** START OF Source material **

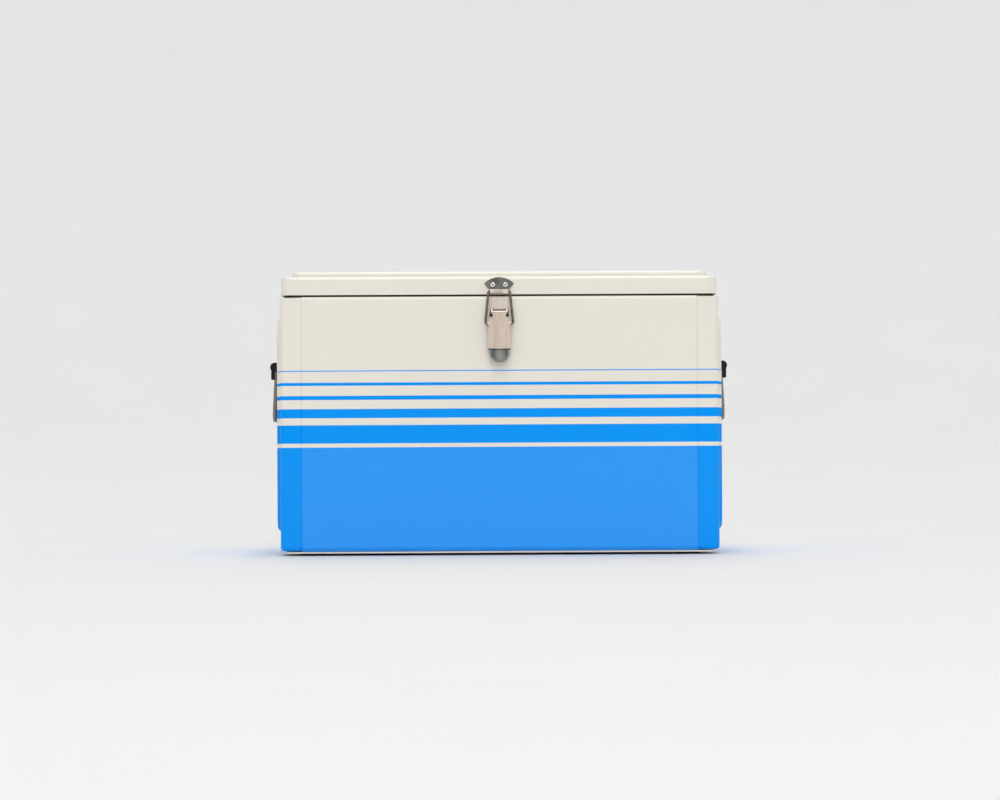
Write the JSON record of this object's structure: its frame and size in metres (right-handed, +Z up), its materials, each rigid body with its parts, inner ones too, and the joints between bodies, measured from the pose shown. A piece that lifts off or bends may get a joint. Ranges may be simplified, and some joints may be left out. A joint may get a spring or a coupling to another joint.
{
  "type": "cooler chest",
  "caption": "Insulated sheet-steel picnic cooler chest with a hinged lid, a front draw latch and a wire bail handle on each end.",
  "frame": {"origin": "on the floor under the middle of the chest, at the bottom centre of its overall box", "axes": "+Z up, +X along the width to the right seen from the front, the latch side faces -Y"},
  "size_m": [0.4804, 0.3288, 0.2912],
  "materials": {
    "banded_enamel": "gloss cream enamel; the sheets carry blue bands that grow into a blue lower half",
    "cream_enamel": "gloss",
    "liner_plastic": "satin",
    "foam": "matte closed-cell foam",
    "seal_rubber": "matte",
    "foot_rubber": "matte",
    "latch_steel": "brushed",
    "strike_steel": "brushed",
    "loop_wire": "satin",
    "bail_steel": "satin",
    "hinge_steel": "satin",
    "rivet_aluminium": "satin",
    "bracket_black": "satin"
  },
  "bodies": {
    "chest": {"front_panel": "banded_enamel", "back_panel": "banded_enamel", "end_panel_left": "banded_enamel", "end_panel_right": "banded_enamel", "bottom_pan": "cream_enamel", "foot_pads": "foot_rubber", "foot_rivets": "rivet_aluminium", "body_insulation": "foam", "body_liner": "liner_plastic", "latch_base": "latch_steel", "latch_base_rivets": "rivet_aluminium", "lever_pin": "loop_wire", "hinge_body_leaf_left": "hinge_steel", "hinge_body_leaf_right": "hinge_steel", "hinge_body_rivets": "rivet_aluminium", "hinge_pin_left": "hinge_steel", "hinge_pin_right": "hinge_steel", "handle_bracket_left_front": "bracket_black", "handle_bracket_left_rear": "bracket_black", "handle_bracket_right_front": "bracket_black", "handle_bracket_right_rear": "bracket_black", "handle_bracket_rivets": "rivet_aluminium"},
    "lid": {"lid_shell": "cream_enamel", "lid_insulation": "foam", "lid_liner": "liner_plastic", "lid_gasket": "seal_rubber", "strike_plate": "strike_steel", "strike_rivets": "rivet_aluminium", "hinge_lid_leaf_left": "hinge_steel", "hinge_lid_leaf_right": "hinge_steel", "hinge_lid_rivets": "rivet_aluminium"},
    "lever": {"latch_lever": "latch_steel"},
    "wire_loop": {"wire_loop": "loop_wire"},
    "handle_left": {"handle_bail_left": "bail_steel"},
    "handle_right": {"handle_bail_right": "bail_steel"}
  },
  "joints": [
    {"name": "lid_hinge", "type": "hinge", "parent": "chest", "child": "lid", "pos_m": [0, 0.1587, 0.26635], "axis": [-1, 0, 0], "range_deg": [0, 105]},
    {"name": "lever_swing", "type": "hinge", "parent": "chest", "child": "lever", "pos_m": [0, -0.1598, 0.2489], "axis": [-1, 0, 0], "range_deg": [0, 120]},
    {"name": "loop_swing", "type": "hinge", "parent": "lever", "child": "wire_loop", "pos_m": [0, -0.1595, 0.2369], "axis": [1, 0, 0], "range_deg": [0, 154]},
    {"name": "left_handle_swing", "type": "hinge", "parent": "chest", "child": "handle_left", "pos_m": [-0.2338, 0, 0.196], "axis": [0, 1, 0], "range_deg": [0, 95]},
    {"name": "right_handle_swing", "type": "hinge", "parent": "chest", "child": "handle_right", "pos_m": [0.2338, 0, 0.196], "axis": [0, -1, 0], "range_deg": [0, 95]}
  ],
  "couplings": [
    {"joint": "loop_swing", "follows": "lever_swing", "ratio": 1.28}
  ]
}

** END OF Source material **

## To do
Restate the data above word for word, please.

## Problem solution
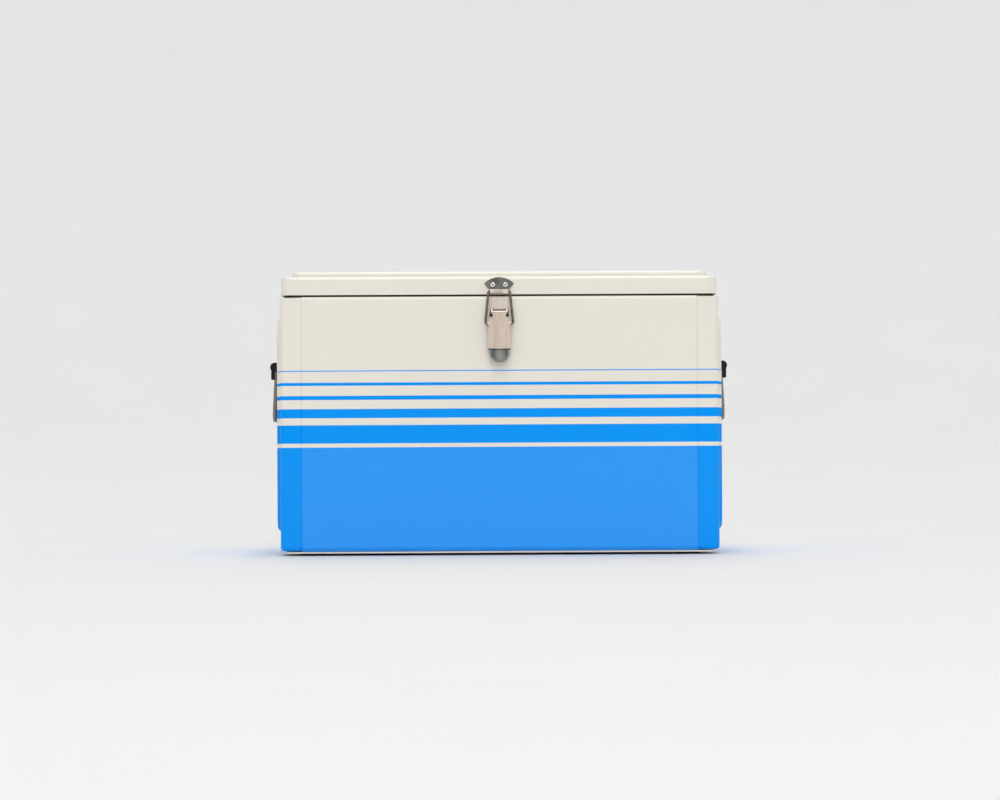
Write the JSON record of this object's structure: its frame and size in metres (right-handed, +Z up), its materials, each rigid body with its parts, inner ones too, and the joints between bodies, measured from the pose shown. A piece that lifts off or bends may get a joint. Ranges may be simplified, and some joints may be left out. A joint may get a spring or a coupling to another joint.
{
  "type": "cooler chest",
  "caption": "Insulated sheet-steel picnic cooler chest with a hinged lid, a front draw latch and a wire bail handle on each end.",
  "frame": {"origin": "on the floor under the middle of the chest, at the bottom centre of its overall box", "axes": "+Z up, +X along the width to the right seen from the front, the latch side faces -Y"},
  "size_m": [0.4804, 0.3288, 0.2912],
  "materials": {
    "banded_enamel": "gloss cream enamel; the sheets carry blue bands that grow into a blue lower half",
    "cream_enamel": "gloss",
    "liner_plastic": "satin",
    "foam": "matte closed-cell foam",
    "seal_rubber": "matte",
    "foot_rubber": "matte",
    "latch_steel": "brushed",
    "strike_steel": "brushed",
    "loop_wire": "satin",
    "bail_steel": "satin",
    "hinge_steel": "satin",
    "rivet_aluminium": "satin",
    "bracket_black": "satin"
  },
  "bodies": {
    "chest": {"front_panel": "banded_enamel", "back_panel": "banded_enamel", "end_panel_left": "banded_enamel", "end_panel_right": "banded_enamel", "bottom_pan": "cream_enamel", "foot_pads": "foot_rubber", "foot_rivets": "rivet_aluminium", "body_insulation": "foam", "body_liner": "liner_plastic", "latch_base": "latch_steel", "latch_base_rivets": "rivet_aluminium", "lever_pin": "loop_wire", "hinge_body_leaf_left": "hinge_steel", "hinge_body_leaf_right": "hinge_steel", "hinge_body_rivets": "rivet_aluminium", "hinge_pin_left": "hinge_steel", "hinge_pin_right": "hinge_steel", "handle_bracket_left_front": "bracket_black", "handle_bracket_left_rear": "bracket_black", "handle_bracket_right_front": "bracket_black", "handle_bracket_right_rear": "bracket_black", "handle_bracket_rivets": "rivet_aluminium"},
    "lid": {"lid_shell": "cream_enamel", "lid_insulation": "foam", "lid_liner": "liner_plastic", "lid_gasket": "seal_rubber", "strike_plate": "strike_steel", "strike_rivets": "rivet_aluminium", "hinge_lid_leaf_left": "hinge_steel", "hinge_lid_leaf_right": "hinge_steel", "hinge_lid_rivets": "rivet_aluminium"},
    "lever": {"latch_lever": "latch_steel"},
    "wire_loop": {"wire_loop": "loop_wire"},
    "handle_left": {"handle_bail_left": "bail_steel"},
    "handle_right": {"handle_bail_right": "bail_steel"}
  },
  "joints": [
    {"name": "lid_hinge", "type": "hinge", "parent": "chest", "child": "lid", "pos_m": [0, 0.1587, 0.26635], "axis": [-1, 0, 0], "range_deg": [0, 105]},
    {"name": "lever_swing", "type": "hinge", "parent": "chest", "child": "lever", "pos_m": [0, -0.1598, 0.2489], "axis": [-1, 0, 0], "range_deg": [0, 120]},
    {"name": "loop_swing", "type": "hinge", "parent": "lever", "child": "wire_loop", "pos_m": [0, -0.1595, 0.2369], "axis": [1, 0, 0], "range_deg": [0, 154]},
    {"name": "left_handle_swing", "type": "hinge", "parent": "chest", "child": "handle_left", "pos_m": [-0.2338, 0, 0.196], "axis": [0, 1, 0], "range_deg": [0, 95]},
    {"name": "right_handle_swing", "type": "hinge", "parent": "chest", "child": "handle_right", "pos_m": [0.2338, 0, 0.196], "axis": [0, -1, 0], "range_deg": [0, 95]}
  ],
  "couplings": [
    {"joint": "loop_swing", "follows": "lever_swing", "ratio": 1.28}
  ]
}